_Stated goal_:
Reproduce only this span: the line containing "# One empty", the line containing "for node in", and every line between them, all exactly as given.

_Provided entries_:

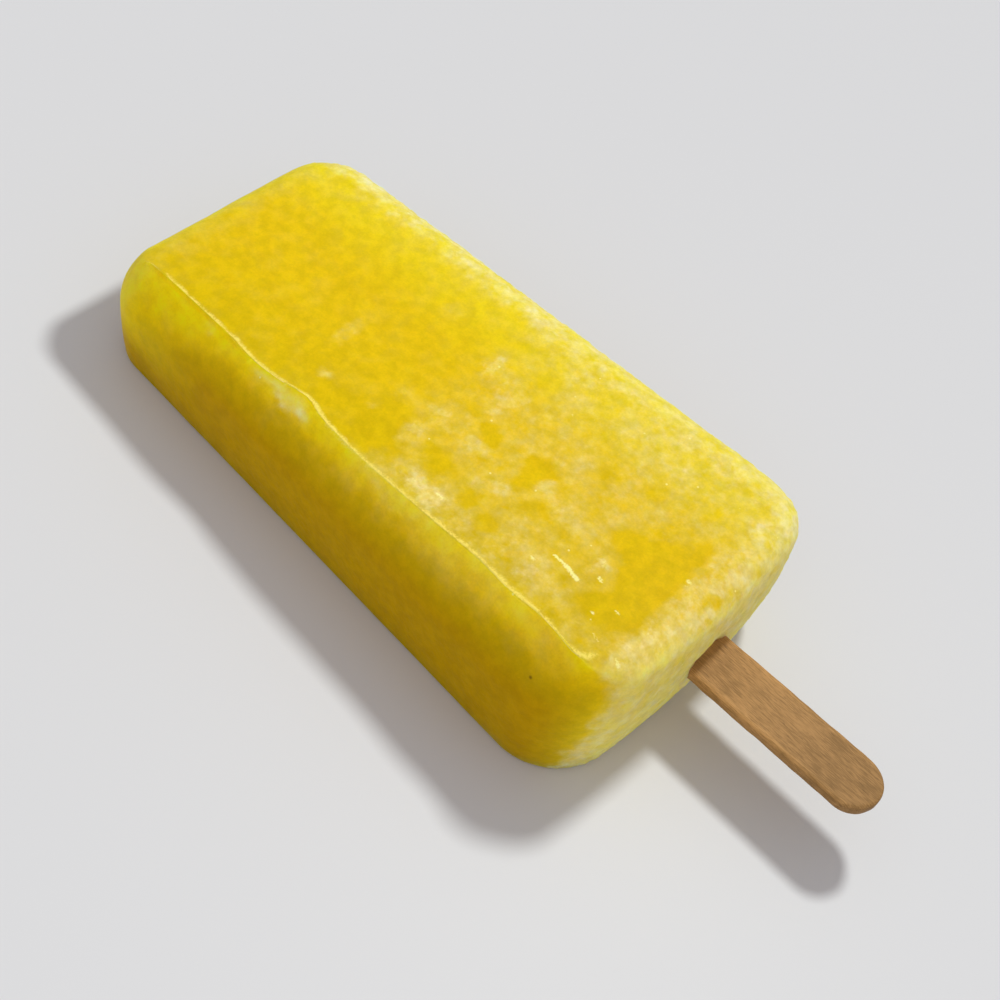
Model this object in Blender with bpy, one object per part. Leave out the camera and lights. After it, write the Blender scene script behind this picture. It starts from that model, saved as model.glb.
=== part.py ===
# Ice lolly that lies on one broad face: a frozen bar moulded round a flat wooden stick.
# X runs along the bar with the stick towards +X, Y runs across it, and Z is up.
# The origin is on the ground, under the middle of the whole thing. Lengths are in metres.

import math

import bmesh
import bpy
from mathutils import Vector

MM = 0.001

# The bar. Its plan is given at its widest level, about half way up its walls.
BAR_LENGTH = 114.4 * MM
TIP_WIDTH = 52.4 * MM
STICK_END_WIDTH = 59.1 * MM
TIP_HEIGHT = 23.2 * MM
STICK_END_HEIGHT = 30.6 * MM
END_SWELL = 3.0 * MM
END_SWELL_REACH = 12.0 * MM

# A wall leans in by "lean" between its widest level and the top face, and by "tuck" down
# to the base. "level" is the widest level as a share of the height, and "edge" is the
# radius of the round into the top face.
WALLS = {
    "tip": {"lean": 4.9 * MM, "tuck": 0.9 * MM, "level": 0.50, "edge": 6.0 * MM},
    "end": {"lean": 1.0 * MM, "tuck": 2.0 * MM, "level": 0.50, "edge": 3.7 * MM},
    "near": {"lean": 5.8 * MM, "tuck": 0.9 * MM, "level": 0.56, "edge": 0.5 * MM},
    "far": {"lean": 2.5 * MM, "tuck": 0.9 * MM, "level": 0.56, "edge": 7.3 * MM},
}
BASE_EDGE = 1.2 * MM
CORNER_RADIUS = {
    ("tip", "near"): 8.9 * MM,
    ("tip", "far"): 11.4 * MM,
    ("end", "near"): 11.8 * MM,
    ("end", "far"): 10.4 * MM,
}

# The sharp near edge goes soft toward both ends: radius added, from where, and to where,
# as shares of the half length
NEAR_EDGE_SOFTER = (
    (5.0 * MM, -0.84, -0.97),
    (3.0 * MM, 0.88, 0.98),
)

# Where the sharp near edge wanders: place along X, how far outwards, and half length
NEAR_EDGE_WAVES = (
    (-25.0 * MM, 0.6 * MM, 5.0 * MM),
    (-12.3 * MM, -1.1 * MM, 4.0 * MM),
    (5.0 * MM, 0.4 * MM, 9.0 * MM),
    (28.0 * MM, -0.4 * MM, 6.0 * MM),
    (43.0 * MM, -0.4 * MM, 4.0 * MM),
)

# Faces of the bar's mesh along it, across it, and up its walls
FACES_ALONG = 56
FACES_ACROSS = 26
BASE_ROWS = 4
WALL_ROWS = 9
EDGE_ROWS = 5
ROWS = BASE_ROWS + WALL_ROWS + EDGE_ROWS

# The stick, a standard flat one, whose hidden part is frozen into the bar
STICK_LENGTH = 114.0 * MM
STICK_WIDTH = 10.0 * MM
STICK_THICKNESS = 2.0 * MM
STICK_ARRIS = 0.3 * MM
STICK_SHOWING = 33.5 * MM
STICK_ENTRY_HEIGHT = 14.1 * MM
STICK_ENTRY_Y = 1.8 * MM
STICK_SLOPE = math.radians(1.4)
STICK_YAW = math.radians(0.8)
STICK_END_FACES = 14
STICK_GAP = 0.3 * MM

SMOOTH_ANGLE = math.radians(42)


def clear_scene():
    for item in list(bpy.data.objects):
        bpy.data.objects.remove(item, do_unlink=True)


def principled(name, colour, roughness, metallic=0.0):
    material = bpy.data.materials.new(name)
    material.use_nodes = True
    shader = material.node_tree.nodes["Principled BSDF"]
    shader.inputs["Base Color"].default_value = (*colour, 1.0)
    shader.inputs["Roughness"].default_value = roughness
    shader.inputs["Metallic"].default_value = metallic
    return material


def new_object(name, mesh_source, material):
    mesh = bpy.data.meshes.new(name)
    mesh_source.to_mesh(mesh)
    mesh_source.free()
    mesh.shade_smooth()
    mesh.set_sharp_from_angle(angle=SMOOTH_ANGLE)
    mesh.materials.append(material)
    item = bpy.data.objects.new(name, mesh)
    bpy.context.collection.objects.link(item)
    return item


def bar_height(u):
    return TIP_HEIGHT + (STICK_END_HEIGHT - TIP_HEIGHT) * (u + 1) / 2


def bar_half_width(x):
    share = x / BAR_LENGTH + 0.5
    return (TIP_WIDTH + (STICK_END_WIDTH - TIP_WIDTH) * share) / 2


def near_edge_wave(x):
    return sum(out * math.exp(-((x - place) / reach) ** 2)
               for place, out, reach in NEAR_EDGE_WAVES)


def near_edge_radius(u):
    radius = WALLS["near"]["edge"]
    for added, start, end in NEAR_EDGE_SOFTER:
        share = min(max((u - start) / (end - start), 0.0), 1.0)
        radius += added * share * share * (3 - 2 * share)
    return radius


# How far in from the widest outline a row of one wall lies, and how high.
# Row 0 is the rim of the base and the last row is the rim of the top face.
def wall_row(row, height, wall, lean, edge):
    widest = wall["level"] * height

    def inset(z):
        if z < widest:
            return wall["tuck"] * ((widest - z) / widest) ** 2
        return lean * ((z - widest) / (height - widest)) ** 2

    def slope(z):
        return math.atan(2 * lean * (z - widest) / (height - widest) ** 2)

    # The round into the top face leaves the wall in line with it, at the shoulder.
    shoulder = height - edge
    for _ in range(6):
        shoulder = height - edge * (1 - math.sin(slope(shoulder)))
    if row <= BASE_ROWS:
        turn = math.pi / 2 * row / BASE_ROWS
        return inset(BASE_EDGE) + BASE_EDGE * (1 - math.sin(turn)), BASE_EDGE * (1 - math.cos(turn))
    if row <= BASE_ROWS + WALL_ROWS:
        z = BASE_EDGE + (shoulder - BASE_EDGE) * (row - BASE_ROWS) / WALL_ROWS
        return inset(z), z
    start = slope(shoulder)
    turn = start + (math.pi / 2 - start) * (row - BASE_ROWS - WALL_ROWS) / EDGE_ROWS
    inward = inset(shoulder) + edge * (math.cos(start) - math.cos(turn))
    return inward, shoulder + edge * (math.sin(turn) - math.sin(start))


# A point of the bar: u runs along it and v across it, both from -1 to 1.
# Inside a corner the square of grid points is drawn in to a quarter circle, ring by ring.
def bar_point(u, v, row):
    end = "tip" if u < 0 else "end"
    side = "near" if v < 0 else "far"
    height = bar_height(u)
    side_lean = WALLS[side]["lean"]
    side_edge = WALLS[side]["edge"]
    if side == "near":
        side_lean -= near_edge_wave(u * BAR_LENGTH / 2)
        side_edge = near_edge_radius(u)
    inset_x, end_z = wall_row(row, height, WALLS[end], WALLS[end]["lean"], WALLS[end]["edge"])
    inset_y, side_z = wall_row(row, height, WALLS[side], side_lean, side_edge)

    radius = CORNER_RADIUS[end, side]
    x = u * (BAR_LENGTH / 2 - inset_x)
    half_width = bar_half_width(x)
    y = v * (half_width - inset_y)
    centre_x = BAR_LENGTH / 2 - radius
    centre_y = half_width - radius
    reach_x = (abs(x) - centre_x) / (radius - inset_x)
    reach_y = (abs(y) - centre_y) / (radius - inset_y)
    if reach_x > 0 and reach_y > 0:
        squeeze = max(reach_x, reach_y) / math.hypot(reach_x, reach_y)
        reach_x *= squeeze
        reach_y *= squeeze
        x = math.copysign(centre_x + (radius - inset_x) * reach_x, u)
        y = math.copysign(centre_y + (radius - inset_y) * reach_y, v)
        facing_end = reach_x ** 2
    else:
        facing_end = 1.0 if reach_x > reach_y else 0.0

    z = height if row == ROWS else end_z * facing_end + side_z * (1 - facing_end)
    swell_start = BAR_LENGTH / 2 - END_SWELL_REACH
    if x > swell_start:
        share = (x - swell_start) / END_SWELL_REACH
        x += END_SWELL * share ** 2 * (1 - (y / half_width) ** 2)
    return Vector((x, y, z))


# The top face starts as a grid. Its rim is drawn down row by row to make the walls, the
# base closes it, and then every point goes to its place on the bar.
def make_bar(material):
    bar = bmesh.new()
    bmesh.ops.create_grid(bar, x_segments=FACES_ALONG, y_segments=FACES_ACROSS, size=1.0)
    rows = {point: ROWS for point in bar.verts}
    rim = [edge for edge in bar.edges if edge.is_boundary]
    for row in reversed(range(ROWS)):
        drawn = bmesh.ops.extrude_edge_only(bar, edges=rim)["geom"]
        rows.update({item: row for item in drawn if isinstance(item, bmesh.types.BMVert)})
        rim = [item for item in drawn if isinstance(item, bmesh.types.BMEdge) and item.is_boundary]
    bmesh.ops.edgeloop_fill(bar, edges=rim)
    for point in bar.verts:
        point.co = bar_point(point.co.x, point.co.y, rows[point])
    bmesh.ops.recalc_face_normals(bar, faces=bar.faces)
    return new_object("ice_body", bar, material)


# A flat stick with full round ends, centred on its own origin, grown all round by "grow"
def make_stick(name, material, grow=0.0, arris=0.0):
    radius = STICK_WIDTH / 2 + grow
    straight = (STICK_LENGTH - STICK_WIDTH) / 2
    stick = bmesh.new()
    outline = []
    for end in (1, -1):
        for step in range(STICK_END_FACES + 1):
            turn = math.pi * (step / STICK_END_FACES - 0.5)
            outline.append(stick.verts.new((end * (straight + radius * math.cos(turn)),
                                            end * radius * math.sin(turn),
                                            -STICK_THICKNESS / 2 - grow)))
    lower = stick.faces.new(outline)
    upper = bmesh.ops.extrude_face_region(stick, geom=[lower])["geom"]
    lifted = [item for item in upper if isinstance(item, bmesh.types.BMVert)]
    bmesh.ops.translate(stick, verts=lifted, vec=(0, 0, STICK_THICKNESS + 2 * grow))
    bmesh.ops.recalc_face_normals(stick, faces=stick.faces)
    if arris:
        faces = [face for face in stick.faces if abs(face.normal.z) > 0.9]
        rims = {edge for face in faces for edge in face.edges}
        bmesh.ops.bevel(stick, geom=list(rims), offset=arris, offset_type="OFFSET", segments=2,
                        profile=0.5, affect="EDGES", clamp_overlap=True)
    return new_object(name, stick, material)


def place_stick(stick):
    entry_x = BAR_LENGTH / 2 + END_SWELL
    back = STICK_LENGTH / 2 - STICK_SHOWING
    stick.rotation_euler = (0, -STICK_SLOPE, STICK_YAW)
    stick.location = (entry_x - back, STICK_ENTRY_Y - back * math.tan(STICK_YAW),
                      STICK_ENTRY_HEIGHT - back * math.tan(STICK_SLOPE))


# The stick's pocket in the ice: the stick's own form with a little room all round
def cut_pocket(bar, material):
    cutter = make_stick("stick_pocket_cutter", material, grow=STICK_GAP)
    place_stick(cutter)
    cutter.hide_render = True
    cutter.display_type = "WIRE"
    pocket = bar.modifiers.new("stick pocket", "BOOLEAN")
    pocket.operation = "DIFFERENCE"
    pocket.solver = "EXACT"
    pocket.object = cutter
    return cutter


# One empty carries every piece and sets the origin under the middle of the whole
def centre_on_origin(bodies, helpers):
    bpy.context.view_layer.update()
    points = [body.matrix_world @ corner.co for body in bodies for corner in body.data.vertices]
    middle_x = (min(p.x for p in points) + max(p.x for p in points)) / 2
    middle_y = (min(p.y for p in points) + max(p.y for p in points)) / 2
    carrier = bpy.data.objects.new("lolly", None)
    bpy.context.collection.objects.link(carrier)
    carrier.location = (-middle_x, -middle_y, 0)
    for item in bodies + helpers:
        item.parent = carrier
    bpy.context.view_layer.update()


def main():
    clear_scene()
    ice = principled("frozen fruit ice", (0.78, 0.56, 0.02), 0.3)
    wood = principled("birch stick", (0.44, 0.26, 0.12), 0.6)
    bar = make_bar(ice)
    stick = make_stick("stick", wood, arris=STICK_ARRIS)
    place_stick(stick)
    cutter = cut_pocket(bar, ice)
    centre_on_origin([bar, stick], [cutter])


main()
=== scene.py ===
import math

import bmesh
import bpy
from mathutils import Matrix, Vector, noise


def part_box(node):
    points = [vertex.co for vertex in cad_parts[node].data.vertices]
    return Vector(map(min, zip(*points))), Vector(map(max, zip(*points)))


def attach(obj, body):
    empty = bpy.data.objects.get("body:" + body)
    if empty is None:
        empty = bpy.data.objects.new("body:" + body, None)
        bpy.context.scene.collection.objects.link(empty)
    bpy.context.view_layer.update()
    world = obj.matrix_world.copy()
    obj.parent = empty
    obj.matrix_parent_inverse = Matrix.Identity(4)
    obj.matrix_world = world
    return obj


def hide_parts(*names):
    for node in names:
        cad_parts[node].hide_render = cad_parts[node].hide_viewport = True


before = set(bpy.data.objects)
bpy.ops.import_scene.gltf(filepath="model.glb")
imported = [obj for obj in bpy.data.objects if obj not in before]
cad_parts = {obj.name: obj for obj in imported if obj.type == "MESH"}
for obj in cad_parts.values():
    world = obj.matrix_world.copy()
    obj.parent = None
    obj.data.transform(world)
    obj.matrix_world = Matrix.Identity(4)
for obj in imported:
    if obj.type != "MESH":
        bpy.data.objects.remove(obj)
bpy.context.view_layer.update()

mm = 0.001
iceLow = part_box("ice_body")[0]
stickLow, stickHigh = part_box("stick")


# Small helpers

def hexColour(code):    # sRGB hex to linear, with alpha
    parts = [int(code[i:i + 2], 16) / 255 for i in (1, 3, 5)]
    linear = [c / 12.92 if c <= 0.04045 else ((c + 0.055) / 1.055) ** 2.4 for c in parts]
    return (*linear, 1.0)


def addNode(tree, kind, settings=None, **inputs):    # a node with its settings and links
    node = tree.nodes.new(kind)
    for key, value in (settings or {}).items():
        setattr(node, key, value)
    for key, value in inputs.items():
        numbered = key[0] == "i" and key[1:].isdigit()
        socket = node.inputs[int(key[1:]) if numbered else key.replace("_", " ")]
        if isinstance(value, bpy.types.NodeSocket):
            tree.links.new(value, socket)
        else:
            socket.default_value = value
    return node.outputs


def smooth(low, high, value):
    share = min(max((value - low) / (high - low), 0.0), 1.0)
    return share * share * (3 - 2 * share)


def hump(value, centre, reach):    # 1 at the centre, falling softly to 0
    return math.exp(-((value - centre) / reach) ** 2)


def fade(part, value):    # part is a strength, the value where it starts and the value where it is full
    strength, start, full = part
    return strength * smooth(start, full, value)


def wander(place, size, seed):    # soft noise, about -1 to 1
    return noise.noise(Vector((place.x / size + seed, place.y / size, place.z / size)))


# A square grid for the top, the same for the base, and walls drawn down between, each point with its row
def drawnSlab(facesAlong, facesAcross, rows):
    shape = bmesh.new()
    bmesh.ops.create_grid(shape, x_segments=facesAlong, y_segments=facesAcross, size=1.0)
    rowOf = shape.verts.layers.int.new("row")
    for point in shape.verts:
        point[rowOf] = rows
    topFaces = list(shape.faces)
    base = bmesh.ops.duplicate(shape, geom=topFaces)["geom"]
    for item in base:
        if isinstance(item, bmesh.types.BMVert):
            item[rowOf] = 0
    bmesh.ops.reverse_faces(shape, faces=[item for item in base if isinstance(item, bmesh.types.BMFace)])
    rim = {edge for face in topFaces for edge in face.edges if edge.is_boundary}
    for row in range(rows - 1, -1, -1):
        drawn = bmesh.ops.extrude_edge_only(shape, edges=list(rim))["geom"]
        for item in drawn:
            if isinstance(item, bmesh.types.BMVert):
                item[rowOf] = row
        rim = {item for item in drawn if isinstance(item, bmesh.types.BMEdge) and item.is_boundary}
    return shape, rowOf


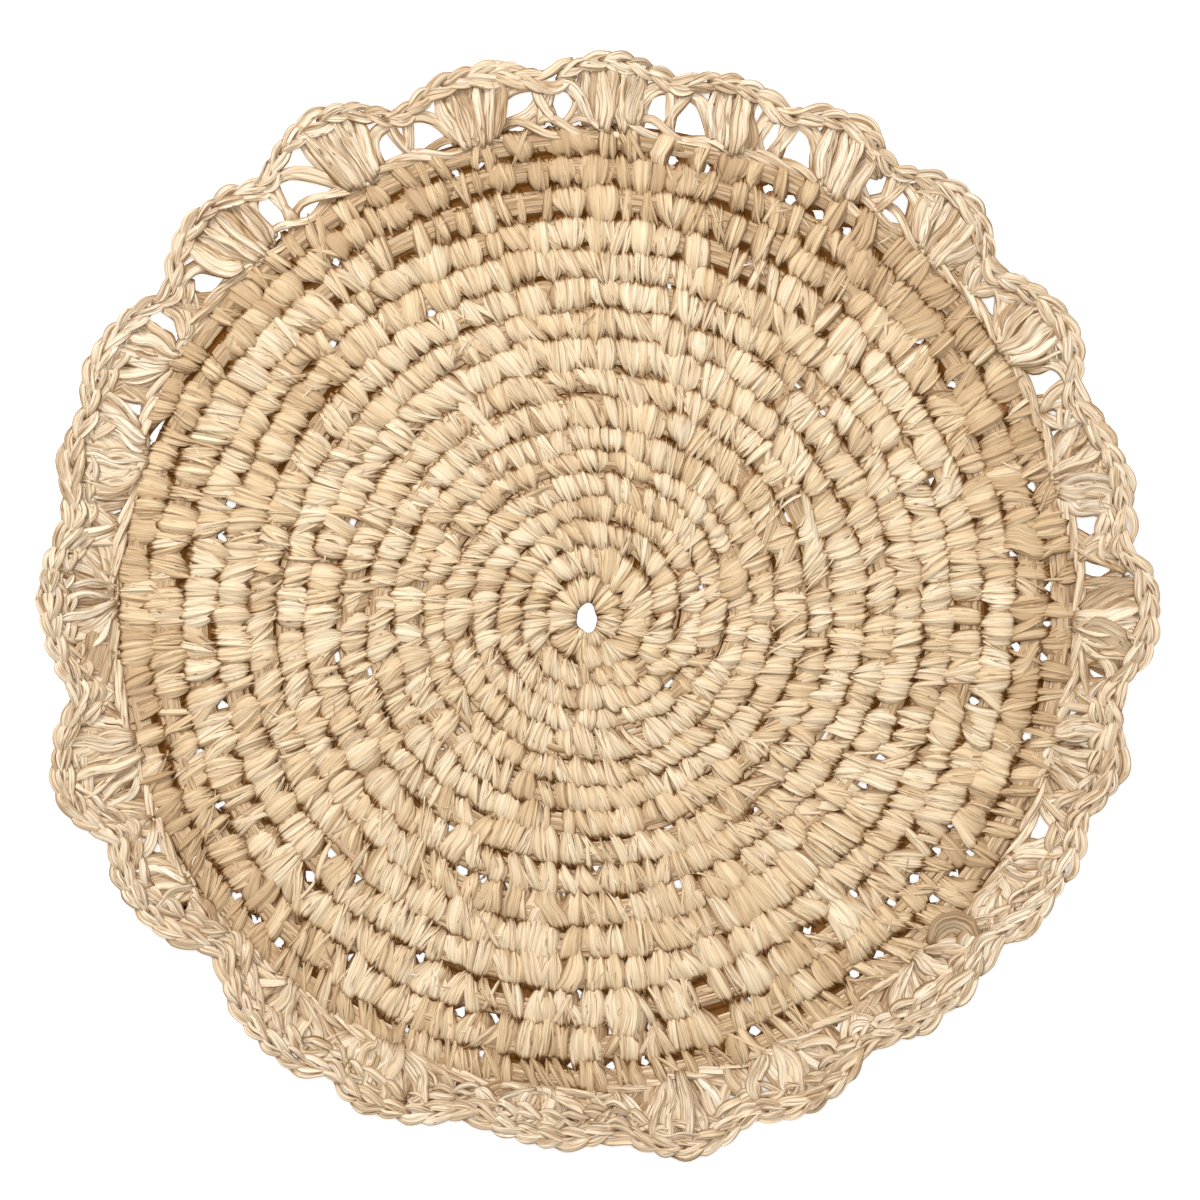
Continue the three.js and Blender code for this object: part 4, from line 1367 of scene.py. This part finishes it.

_Exercise result_:
# One empty carries every piece and sets the origin under the middle of the whole
def centre_on_origin(bodies, helpers):
    bpy.context.view_layer.update()
    points = [body.matrix_world @ corner.co for body in bodies for corner in body.data.vertices]
    middle_x = (min(p.x for p in points) + max(p.x for p in points)) / 2
    middle_y = (min(p.y for p in points) + max(p.y for p in points)) / 2
    carrier = bpy.data.objects.new("lolly", None)
    bpy.context.collection.objects.link(carrier)
    carrier.location = (-middle_x, -middle_y, 0)
    for item in bodies + helpers:
        item.parent = carrier
    bpy.context.view_layer.update()


def main():
    clear_scene()
    ice = principled("frozen fruit ice", (0.78, 0.56, 0.02), 0.3)
    wood = principled("birch stick", (0.44, 0.26, 0.12), 0.6)
    bar = make_bar(ice)
    stick = make_stick("stick", wood, arris=STICK_ARRIS)
    place_stick(stick)
    cutter = cut_pocket(bar, ice)
    centre_on_origin([bar, stick], [cutter])


main()
=== scene.py ===
import math

import bmesh
import bpy
from mathutils import Matrix, Vector, noise


def part_box(node):
    points = [vertex.co for vertex in cad_parts[node].data.vertices]
    return Vector(map(min, zip(*points))), Vector(map(max, zip(*points)))


def attach(obj, body):
    empty = bpy.data.objects.get("body:" + body)
    if empty is None:
        empty = bpy.data.objects.new("body:" + body, None)
        bpy.context.scene.collection.objects.link(empty)
    bpy.context.view_layer.update()
    world = obj.matrix_world.copy()
    obj.parent = empty
    obj.matrix_parent_inverse = Matrix.Identity(4)
    obj.matrix_world = world
    return obj


def hide_parts(*names):
    for node in names:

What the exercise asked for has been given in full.